There's even further evidence that a woman is physically there in lines 55-6:
Is it perfume from a dress
That makes me so digress?
So that's the first half of the poem. A carefully constructed juxtaposition of profound woman and man who doesn't dare to think about such things and disturb the universe. Then in line 69 he starts to try and say something. But he then realises that any attempted profundity on his part would not have been worth it after all if it wasn't the same profundity that the woman had meant.
And the beauty is that it is at this point that the yous disappear. She becomes a one, remote and considered. The poem now seems to become a soliloquy. (I imagine the dietary enquiries concerning peaches to be aporias). Until the woman with all her magical, other-worldly thoughts has become transformed into a magical other-worldly woman - a mermaid - and the women will not sing to each other, not to him.
Got that? Now go back and read the poem again. Don't pretend you have something better to do. You don't. Here's the link.
Of course you can go on reading it as an allegory of the Bermaniac relationship between image and consciousness of whatnot, so long as you remember that there's absolutely no reason to do so. Whereas my reading is clear and simple and takes account of the title.
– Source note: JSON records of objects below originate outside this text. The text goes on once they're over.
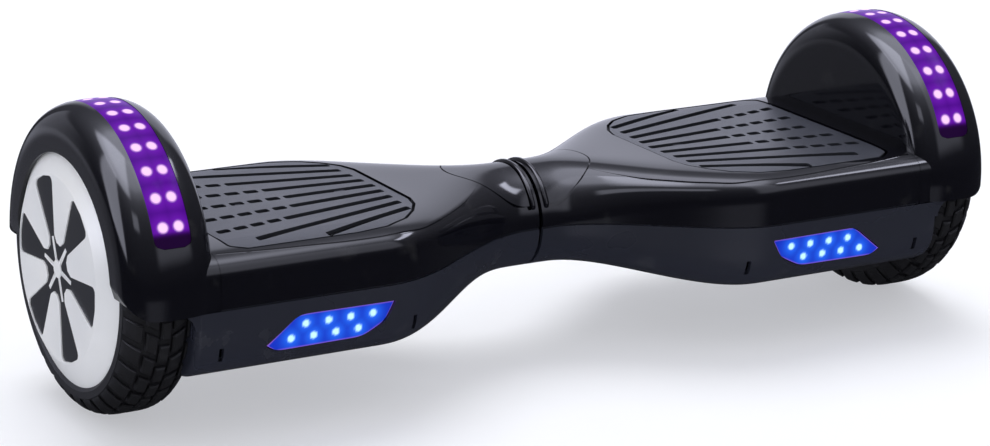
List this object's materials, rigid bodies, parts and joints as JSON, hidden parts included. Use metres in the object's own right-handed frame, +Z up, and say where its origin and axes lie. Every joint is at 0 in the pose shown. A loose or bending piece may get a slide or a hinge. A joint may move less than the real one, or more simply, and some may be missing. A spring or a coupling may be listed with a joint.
{
  "type": "self balancing hoverboard",
  "caption": "Two-wheeled self balancing board: two twisting halves on a central pivot, grooved footpads, hub motor wheels under lit fenders, front lamps, rear button and charging port.",
  "frame": {"origin": "on the ground, midway between the two wheels, under the pivot", "axes": "+X along the wheel axles to the right-hand half, -Y towards the lamps, +Z up"},
  "size_m": [0.592, 0.1851, 0.1769],
  "materials": {
    "shell_gloss": "high gloss black ABS",
    "belly_plastic": "satin slate black ABS",
    "panel_gloss": "gloss black inlay",
    "footpad_rubber": "moulded grooved rubber",
    "tyre_rubber": "solid rubber with a block tread",
    "hub_silver": "bright silver lacquer",
    "hub_black": "satin black",
    "strip_lens": "violet light strip diffuser",
    "lamp_lens": "clear blue lamp cover",
    "led_strip": "white strip with surface mounted LEDs",
    "circuit_board": "green solder mask",
    "cast_alloy": "as cast, lightly blasted",
    "bright_steel": "turned steel",
    "dark_steel": "black oxide",
    "motor_steel": "laminated steel",
    "magnet": "nickel plated",
    "copper_wire": "enamelled copper",
    "motor_shell": "painted casting",
    "bush_plastic": "natural acetal",
    "battery_wrap": "blue shrink film",
    "cable_sheath": "black sheath",
    "fitting_black": "moulded black",
    "cap_rubber": "soft black rubber",
    "button_silver": "silver lacquer"
  },
  "bodies": {
    "left_half": {"left_top_shell": "shell_gloss", "left_bottom_shell": "belly_plastic", "left_neck_panel": "panel_gloss", "left_sensor_board": "circuit_board", "left_chassis": "cast_alloy", "left_fender_lens": "strip_lens", "left_fender_leds": "led_strip", "left_lamp_lens": "lamp_lens", "left_lamp_board": "led_strip", "left_axle": "bright_steel", "left_axle_clamp": "cast_alloy", "left_clamp_bolts": "dark_steel", "left_stator": "motor_steel", "left_windings": "copper_wire", "left_shell_screws": "dark_steel", "left_cable": "cable_sheath", "pivot_tube": "bright_steel", "battery_pack": "battery_wrap"},
    "right_half": {"right_top_shell": "shell_gloss", "right_bottom_shell": "belly_plastic", "right_neck_panel": "panel_gloss", "right_sensor_board": "circuit_board", "right_chassis": "cast_alloy", "right_fender_lens": "strip_lens", "right_fender_leds": "led_strip", "right_lamp_lens": "lamp_lens", "right_lamp_board": "led_strip", "right_axle": "bright_steel", "right_axle_clamp": "cast_alloy", "right_clamp_bolts": "dark_steel", "right_stator": "motor_steel", "right_windings": "copper_wire", "right_shell_screws": "dark_steel", "right_cable": "cable_sheath", "pivot_bushes": "bush_plastic", "pivot_stop_screw": "dark_steel", "control_board": "circuit_board", "heat_sink": "cast_alloy", "charge_socket": "fitting_black", "power_switch": "fitting_black"},
    "left_wheel": {"left_magnets": "magnet", "left_hub_shell": "motor_shell", "left_hub_cover": "motor_shell", "left_hub_screws": "dark_steel", "left_bearings": "bright_steel", "left_hub_face": "hub_silver", "left_hub_inlay": "hub_black", "left_tyre": "tyre_rubber"},
    "right_wheel": {"right_magnets": "magnet", "right_hub_shell": "motor_shell", "right_hub_cover": "motor_shell", "right_hub_screws": "dark_steel", "right_bearings": "bright_steel", "right_hub_face": "hub_silver", "right_hub_inlay": "hub_black", "right_tyre": "tyre_rubber"},
    "left_footpad": {"left_pad": "footpad_rubber"},
    "right_footpad": {"right_pad": "footpad_rubber"},
    "port_cap": {"charge_cap": "cap_rubber"},
    "start_button": {"power_button": "button_silver"}
  },
  "joints": [
    {"name": "board_twist", "type": "hinge", "parent": "left_half", "child": "right_half", "pos_m": [0, 0, 0.08], "axis": [1, 0, 0], "range_deg": [-12, 12]},
    {"name": "left_wheel_spin", "type": "hinge", "parent": "left_half", "child": "left_wheel", "pos_m": [-0.268, 0, 0.085], "axis": [1, 0, 0], "continuous": true},
    {"name": "right_wheel_spin", "type": "hinge", "parent": "right_half", "child": "right_wheel", "pos_m": [0.268, 0, 0.085], "axis": [1, 0, 0], "continuous": true},
    {"name": "left_pad_press", "type": "slide", "parent": "left_half", "child": "left_footpad", "axis": [0, 0, -1], "range_m": [0, 0.0015], "stiffness_N_per_m": 4000, "springref_m": -0.002},
    {"name": "right_pad_press", "type": "slide", "parent": "right_half", "child": "right_footpad", "axis": [0, 0, -1], "range_m": [0, 0.0015], "stiffness_N_per_m": 4000, "springref_m": -0.002},
    {"name": "port_cap_hinge", "type": "hinge", "parent": "right_half", "child": "port_cap", "pos_m": [0.16, 0.0911, 0.069], "axis": [1, 0, 0], "range_deg": [0, 95]},
    {"name": "button_press", "type": "slide", "parent": "right_half", "child": "start_button", "axis": [0, -1, 0], "range_m": [0, 0.0015], "stiffness_N_per_m": 600, "springref_m": -0.001}
  ]
}
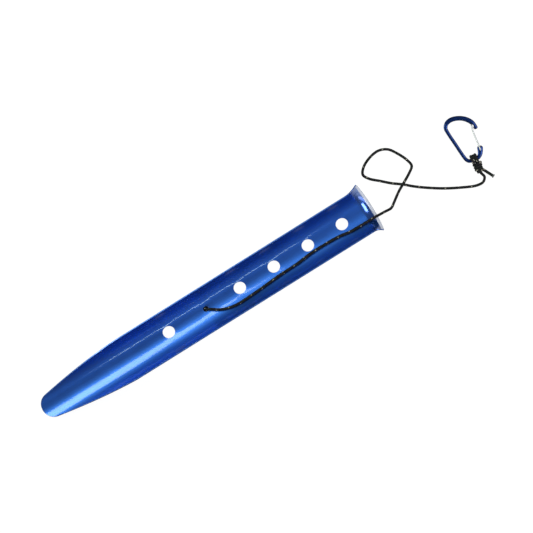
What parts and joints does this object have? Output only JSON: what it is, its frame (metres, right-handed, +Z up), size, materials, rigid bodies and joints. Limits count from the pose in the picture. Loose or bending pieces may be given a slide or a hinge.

Does Obama dare to eat a peach?


  1. the word "we" has more than three meanings. I'd like to propose a fourth:

    There is the we as in 'you and I' but also the we as in 'us but not you'. English makes no distinction here but Indonesian does. Kita means you and I (as in 'we are human') and Kami means a group of us excluding you ('we love your blog).

  2. I think you have those two examples the wrong way around. Every creature loves the Inky Fool, even mongeese.

    Although, I quite agree with you and Auden that "in our shambling, slovenly makeshift world any two persons, whether domestic first or neighbourly second, require and necessarily presuppose in both thier numbers and in all their cases, the whole inflected gamut of an alien third, since, without a despised or dreaded Them to turn the back on, there could be no intimate or affectionate Us to turn the eye to".